Exercise prompt: Starting at the line containing "Turn this picture", please quote every line up to and including the line containing "knob_length = 24; // [20:1:30]", exactly, and nothing beyond.

Dataset records:

___

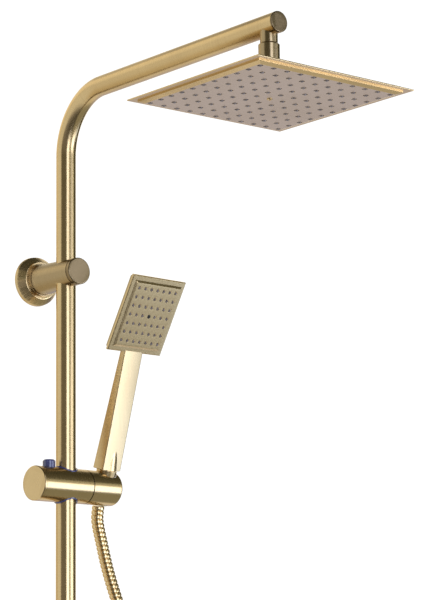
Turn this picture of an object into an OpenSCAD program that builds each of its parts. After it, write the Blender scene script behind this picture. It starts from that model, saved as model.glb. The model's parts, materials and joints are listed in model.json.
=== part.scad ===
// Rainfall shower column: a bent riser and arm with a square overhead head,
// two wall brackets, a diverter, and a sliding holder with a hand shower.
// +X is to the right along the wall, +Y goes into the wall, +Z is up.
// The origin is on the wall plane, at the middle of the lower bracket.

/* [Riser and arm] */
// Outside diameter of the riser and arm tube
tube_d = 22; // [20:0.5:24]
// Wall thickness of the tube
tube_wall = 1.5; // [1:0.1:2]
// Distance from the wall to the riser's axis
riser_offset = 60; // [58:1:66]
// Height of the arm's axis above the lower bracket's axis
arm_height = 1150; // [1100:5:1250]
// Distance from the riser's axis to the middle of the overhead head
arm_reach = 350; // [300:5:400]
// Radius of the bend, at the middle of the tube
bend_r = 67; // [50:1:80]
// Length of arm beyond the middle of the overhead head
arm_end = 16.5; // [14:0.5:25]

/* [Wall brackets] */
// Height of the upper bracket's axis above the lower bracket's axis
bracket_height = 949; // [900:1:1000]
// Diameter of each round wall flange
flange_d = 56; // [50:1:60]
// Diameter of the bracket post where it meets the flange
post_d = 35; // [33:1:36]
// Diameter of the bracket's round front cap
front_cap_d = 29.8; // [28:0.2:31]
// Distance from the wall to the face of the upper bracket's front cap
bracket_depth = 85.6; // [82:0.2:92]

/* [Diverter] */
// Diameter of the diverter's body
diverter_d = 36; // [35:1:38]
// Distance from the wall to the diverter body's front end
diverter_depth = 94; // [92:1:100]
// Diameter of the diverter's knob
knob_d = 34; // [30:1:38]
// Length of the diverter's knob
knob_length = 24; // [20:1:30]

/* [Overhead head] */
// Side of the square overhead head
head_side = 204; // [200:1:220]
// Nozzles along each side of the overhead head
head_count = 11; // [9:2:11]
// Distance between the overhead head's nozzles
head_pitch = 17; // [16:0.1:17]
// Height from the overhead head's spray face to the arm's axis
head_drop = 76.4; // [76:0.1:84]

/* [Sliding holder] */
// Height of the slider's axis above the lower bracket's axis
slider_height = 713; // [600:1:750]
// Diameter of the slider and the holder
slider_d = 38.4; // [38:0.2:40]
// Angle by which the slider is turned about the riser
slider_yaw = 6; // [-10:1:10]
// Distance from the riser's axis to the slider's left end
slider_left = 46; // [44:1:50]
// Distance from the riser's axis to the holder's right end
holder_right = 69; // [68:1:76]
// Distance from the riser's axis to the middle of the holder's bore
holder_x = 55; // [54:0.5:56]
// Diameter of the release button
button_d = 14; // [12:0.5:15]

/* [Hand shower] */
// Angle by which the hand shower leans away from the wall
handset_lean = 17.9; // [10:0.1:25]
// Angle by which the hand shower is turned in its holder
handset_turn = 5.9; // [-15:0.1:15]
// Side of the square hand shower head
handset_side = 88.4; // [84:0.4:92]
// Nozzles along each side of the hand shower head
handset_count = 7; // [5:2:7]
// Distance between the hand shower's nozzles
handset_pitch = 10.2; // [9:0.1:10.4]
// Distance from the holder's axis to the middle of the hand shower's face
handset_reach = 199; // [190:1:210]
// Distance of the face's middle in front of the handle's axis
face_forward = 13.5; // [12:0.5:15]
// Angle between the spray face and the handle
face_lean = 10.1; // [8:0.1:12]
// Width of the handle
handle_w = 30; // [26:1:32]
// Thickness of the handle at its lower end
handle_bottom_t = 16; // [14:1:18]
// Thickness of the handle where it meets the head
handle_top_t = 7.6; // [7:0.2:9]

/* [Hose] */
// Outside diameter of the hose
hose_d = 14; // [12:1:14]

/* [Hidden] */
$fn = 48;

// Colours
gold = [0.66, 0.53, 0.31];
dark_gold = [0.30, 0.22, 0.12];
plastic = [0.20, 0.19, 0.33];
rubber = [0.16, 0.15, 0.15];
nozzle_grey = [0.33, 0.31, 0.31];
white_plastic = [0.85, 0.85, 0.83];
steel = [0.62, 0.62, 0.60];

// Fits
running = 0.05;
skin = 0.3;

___

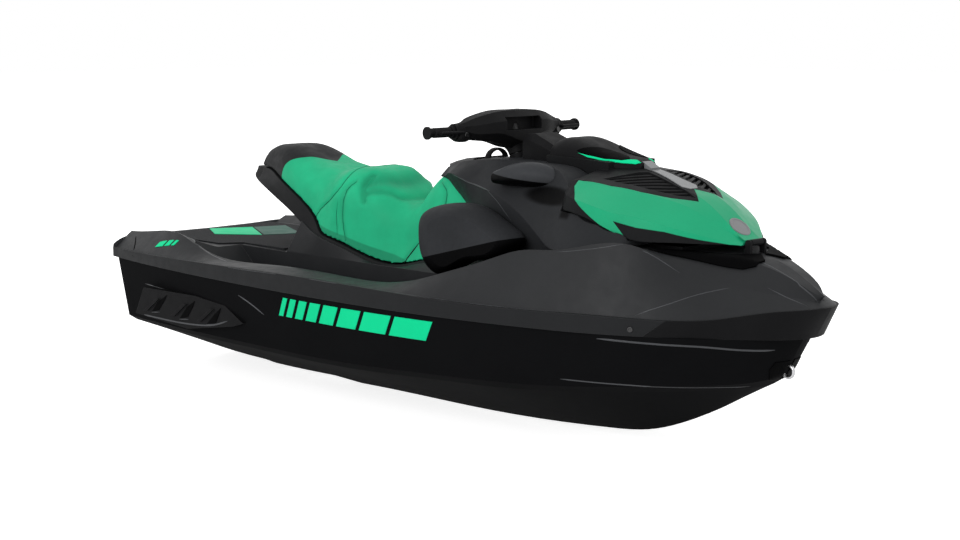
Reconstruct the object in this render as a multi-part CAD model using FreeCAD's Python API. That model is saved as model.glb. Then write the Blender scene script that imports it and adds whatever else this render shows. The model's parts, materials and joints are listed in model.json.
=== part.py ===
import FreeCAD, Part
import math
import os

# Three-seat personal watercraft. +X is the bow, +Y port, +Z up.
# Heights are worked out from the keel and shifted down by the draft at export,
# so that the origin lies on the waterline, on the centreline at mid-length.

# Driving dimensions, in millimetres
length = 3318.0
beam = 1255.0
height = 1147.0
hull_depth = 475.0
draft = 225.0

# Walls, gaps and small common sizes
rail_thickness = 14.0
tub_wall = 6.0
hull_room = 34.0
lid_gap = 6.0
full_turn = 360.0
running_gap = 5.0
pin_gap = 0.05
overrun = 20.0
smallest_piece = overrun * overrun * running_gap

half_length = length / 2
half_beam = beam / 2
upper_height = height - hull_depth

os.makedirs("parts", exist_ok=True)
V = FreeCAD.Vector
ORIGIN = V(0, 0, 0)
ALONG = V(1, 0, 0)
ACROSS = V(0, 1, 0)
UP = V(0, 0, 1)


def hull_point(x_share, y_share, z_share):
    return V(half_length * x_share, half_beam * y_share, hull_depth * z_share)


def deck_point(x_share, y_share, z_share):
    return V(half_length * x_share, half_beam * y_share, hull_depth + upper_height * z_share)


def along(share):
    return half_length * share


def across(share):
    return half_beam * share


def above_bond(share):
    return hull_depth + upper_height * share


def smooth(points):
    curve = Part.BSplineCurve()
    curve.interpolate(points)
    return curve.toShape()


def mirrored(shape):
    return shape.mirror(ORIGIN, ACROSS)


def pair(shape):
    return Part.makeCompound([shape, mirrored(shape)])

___

Task output:
Turn this picture of an object into an OpenSCAD program that builds each of its parts. After it, write the Blender scene script behind this picture. It starts from that model, saved as model.glb. The model's parts, materials and joints are listed in model.json.
=== part.scad ===
// Rainfall shower column: a bent riser and arm with a square overhead head,
// two wall brackets, a diverter, and a sliding holder with a hand shower.
// +X is to the right along the wall, +Y goes into the wall, +Z is up.
// The origin is on the wall plane, at the middle of the lower bracket.

/* [Riser and arm] */
// Outside diameter of the riser and arm tube
tube_d = 22; // [20:0.5:24]
// Wall thickness of the tube
tube_wall = 1.5; // [1:0.1:2]
// Distance from the wall to the riser's axis
riser_offset = 60; // [58:1:66]
// Height of the arm's axis above the lower bracket's axis
arm_height = 1150; // [1100:5:1250]
// Distance from the riser's axis to the middle of the overhead head
arm_reach = 350; // [300:5:400]
// Radius of the bend, at the middle of the tube
bend_r = 67; // [50:1:80]
// Length of arm beyond the middle of the overhead head
arm_end = 16.5; // [14:0.5:25]

/* [Wall brackets] */
// Height of the upper bracket's axis above the lower bracket's axis
bracket_height = 949; // [900:1:1000]
// Diameter of each round wall flange
flange_d = 56; // [50:1:60]
// Diameter of the bracket post where it meets the flange
post_d = 35; // [33:1:36]
// Diameter of the bracket's round front cap
front_cap_d = 29.8; // [28:0.2:31]
// Distance from the wall to the face of the upper bracket's front cap
bracket_depth = 85.6; // [82:0.2:92]

/* [Diverter] */
// Diameter of the diverter's body
diverter_d = 36; // [35:1:38]
// Distance from the wall to the diverter body's front end
diverter_depth = 94; // [92:1:100]
// Diameter of the diverter's knob
knob_d = 34; // [30:1:38]
// Length of the diverter's knob
knob_length = 24; // [20:1:30]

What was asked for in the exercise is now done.